The (Unbelievable) Recap of Thursday at the London Games

New World Record

Some of the more intelligent bloggers predicted David Rudisha would break the world record for the 800 at these Olympics. BTW – you can ignore the parts where I predict no swimming records would be broken or Usain Bolt would get shut out by Yohan Blake. Oops.

Anyway – the final of the men’s 800 was EASILY one of the greatest races I’ve ever seen in my life. Having seen Rudisha run on television a handful of times, I knew that he was going to take the race out hard. And take it out hard, he did. He brought the field out in a ridiculous 23.4 second opening 200. To put that into perspective, that 200 time would’ve placed you 4th in the meet to qualify for the high school state tournament in my area. He split 49.28 at the 400 (would’ve been 2nd in our entire state). But he wasn’t done. He split 1:14.30 at the 600 and closed the last 200 in 26.61 breaking his own world record of 1:40.01 with a time of 1:40.91.

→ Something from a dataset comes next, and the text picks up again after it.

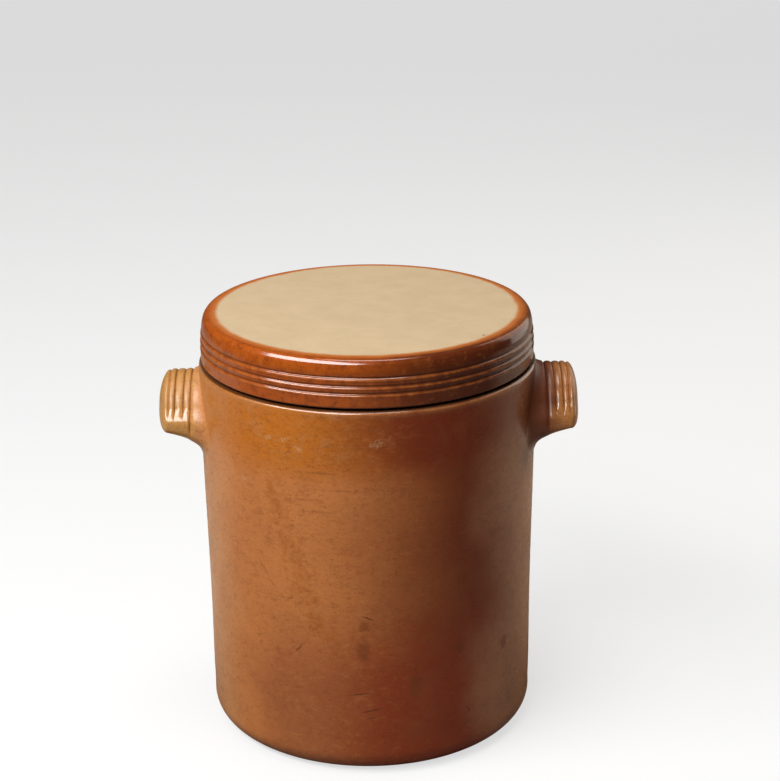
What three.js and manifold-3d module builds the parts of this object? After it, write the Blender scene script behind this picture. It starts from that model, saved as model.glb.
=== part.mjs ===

More amazing than the record is how he did it. First of all, he led from wire to wire in a championship race and didn’t use a pacemaker. Second of all, he led from wire to wire. And finally, he DIDN’T USE A PACEMAKER.

To anyone who isn’t familiar with distance running, nearly every record from the 800 meters and above is set in time trial-style race with multiple rabbits.

Don’t take my word, though. Here’s what former 800m world record holder, Olympic champion, and chair of the London Olympics Sebastian Coe had to say: “That was simply an unbelievable performance. David Rudisha showed supreme physical and mental confidence to run like that in an Olympic final. Instead of just doing enough to win the race he wanted to do something extraordinary and go for the World Record as well. Rudisha’s run will go down in history as one of the greatest Olympic victories. I feel privileged to have witnessed it in London.”

Somewhat lost in Rudisha’s record was 18-year old Botswanan (is that a word?) Nijel Amos set a world junior record of 1:41.73 for silver. 17-year old Timothy Kitum took third in 1:42.53. Duane Solomon (1:42.82) and Nick Symmonds (1:42.95) both nearly caught Kitum for third (as well as nearly setting the American record), but had to settle for 4th and 5th in what’s been already being called the greatest 800 meter race of all time.


Michael Phelps is being hailed as the greatest Olympian ever. That’s all fine and dandy, but Usain Bolt certainly is staking his claim to the throne.

He’s doing things we’ve never seen before. The 100 or 200 meter dash is usually decided by a human body length. He’s beating people by 2-3 lengths of a race horse. Not only is he winning decidedly, he’s making it a performance.

The 200 meter final was once again built up as a battle between countrymen Bolt and Yohan Blake. The field was considerably weaker than the final of the men’s 100 meter dash especially on the American side. The only American contender was Wallace Spearmon who was awarded the gold in Beijing only to find out he was disqualified for stepping on the lane line halfway through his victory lap.

From the gun, it was obvious that Bolt and Blake were the only contenders for gold. In fact, within about 5-10 steps, Bolt had already pulled ahead of Warren Weir who was to the lane to his outside. What’s crazier is Weir went on to win the bronze and run 19.84.

Bolt ran a fantastic turn and was in control of the race with 100m to go. But with about 60m remaining, Blake made a strong push and looked like he might have enough to contend with Bolt. Bolt put the hammer down pulling away before easing up for the last 3-4 steps running 19.32 just short of his Olympic mark from 2008 (ironically tying Michael Johnson’s amazing run from Atlanta in 1996).

He’s the best… AROUNDDDDD!

A few weeks ago, I made a prediction that American decathlete Ashton Eaton was going to be one of the most memorable athletes of the entire Olympic games. Seems like that prediction is going to fall short, but he certainly was great winning gold over fellow American Trey Hardee. I’m a little disappointed that Eaton didn’t make more of a push to try to break the Olympic record, I understand he was trying to pace himself to ensure Olympic gold.